==== Listed entries ====
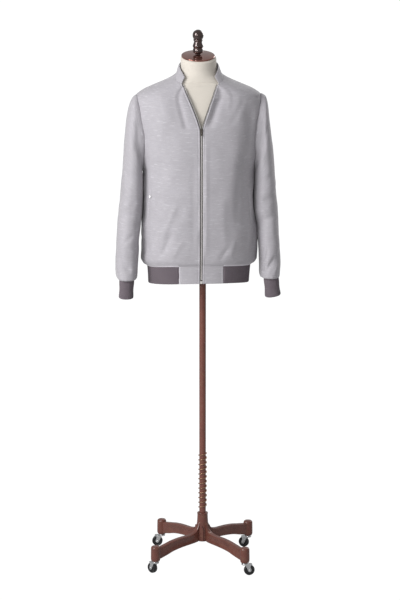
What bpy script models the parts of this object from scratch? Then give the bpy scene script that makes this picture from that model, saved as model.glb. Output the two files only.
====
==== Listed entries ====
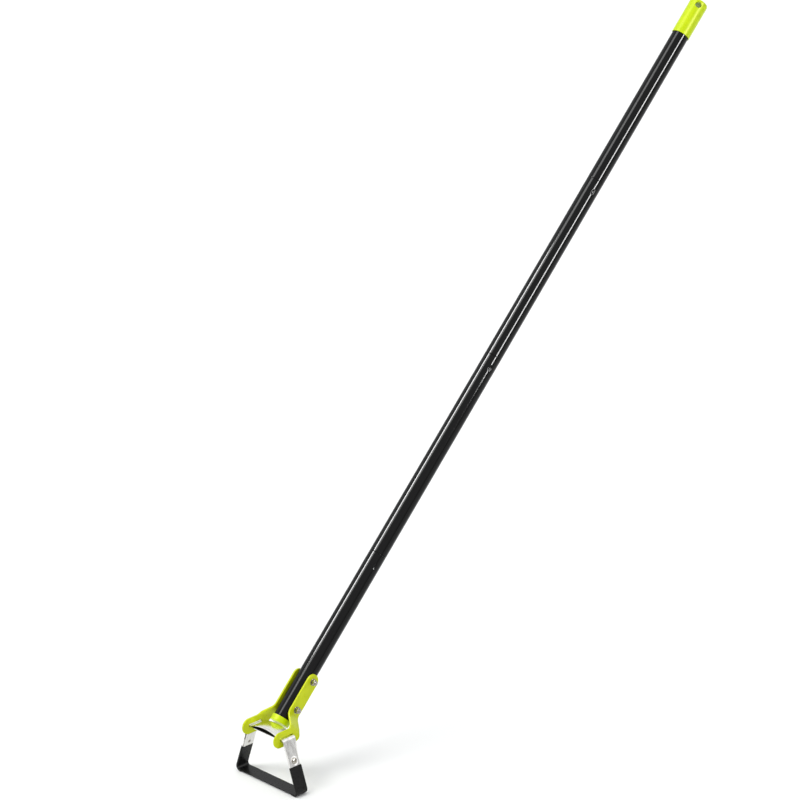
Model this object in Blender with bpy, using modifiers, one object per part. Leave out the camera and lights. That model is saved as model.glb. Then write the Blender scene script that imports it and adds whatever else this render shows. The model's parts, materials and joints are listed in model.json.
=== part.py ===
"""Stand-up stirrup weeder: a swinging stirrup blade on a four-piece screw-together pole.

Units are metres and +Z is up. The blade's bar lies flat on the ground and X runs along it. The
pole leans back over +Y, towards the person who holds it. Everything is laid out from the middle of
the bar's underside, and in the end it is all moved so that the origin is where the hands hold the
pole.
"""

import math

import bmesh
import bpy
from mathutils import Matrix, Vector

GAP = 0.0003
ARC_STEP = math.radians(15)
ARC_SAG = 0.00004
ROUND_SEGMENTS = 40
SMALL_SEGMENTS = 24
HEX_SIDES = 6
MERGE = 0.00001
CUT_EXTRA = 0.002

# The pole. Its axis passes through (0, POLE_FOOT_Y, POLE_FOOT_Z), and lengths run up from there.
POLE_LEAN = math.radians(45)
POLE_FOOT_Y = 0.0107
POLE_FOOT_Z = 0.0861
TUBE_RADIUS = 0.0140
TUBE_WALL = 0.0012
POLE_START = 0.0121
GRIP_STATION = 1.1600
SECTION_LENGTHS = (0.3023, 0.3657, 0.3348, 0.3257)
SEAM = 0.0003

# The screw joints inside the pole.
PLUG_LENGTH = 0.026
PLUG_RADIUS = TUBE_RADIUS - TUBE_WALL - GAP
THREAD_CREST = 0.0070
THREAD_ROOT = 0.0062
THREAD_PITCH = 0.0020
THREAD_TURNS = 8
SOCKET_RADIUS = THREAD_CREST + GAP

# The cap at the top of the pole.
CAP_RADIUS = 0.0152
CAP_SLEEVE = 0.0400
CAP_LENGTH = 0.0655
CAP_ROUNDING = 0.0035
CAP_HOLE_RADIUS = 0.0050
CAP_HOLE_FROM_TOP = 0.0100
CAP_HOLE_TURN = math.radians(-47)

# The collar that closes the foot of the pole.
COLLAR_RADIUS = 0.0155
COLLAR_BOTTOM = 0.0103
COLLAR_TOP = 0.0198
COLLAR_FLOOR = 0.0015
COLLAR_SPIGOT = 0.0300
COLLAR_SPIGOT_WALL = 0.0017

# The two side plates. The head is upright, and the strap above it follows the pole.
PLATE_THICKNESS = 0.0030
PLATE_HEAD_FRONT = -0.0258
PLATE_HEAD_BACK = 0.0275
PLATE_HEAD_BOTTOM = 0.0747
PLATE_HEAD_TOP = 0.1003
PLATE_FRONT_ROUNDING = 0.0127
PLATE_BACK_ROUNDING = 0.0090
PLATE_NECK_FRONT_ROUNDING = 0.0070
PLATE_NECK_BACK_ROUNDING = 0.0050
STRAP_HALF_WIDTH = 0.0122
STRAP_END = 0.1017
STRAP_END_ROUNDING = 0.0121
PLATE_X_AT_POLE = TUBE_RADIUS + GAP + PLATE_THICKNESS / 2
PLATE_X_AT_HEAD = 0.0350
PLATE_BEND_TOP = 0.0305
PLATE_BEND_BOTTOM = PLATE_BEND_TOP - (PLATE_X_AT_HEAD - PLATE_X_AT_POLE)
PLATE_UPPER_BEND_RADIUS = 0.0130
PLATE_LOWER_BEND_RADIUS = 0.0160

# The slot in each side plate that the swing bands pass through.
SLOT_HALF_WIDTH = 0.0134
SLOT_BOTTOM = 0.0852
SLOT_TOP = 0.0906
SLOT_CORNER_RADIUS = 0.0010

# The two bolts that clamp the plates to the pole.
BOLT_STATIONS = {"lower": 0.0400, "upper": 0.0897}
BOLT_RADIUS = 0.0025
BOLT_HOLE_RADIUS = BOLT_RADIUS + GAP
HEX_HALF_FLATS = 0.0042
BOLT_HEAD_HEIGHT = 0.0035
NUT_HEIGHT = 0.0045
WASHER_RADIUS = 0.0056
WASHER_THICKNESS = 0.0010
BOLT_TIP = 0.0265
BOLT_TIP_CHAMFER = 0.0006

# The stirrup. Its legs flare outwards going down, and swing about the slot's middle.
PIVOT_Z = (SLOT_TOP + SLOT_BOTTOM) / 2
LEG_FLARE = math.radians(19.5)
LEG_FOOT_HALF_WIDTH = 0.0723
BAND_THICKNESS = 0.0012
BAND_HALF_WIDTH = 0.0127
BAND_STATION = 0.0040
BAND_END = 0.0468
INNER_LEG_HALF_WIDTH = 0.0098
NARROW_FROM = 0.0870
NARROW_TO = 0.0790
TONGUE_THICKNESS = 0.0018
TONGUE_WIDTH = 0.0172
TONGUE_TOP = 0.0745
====
==== Listed entries ====
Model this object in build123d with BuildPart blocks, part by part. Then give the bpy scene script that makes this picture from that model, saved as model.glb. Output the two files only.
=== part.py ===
====
> Exercise objective: From the records above, copy out the line with "Model this object in Blender", the line with "four-piece screw-together pole.", and every line between them, word for word.

> Result for this exercise:
Model this object in Blender with bpy, using modifiers, one object per part. Leave out the camera and lights. That model is saved as model.glb. Then write the Blender scene script that imports it and adds whatever else this render shows. The model's parts, materials and joints are listed in model.json.
=== part.py ===
"""Stand-up stirrup weeder: a swinging stirrup blade on a four-piece screw-together pole.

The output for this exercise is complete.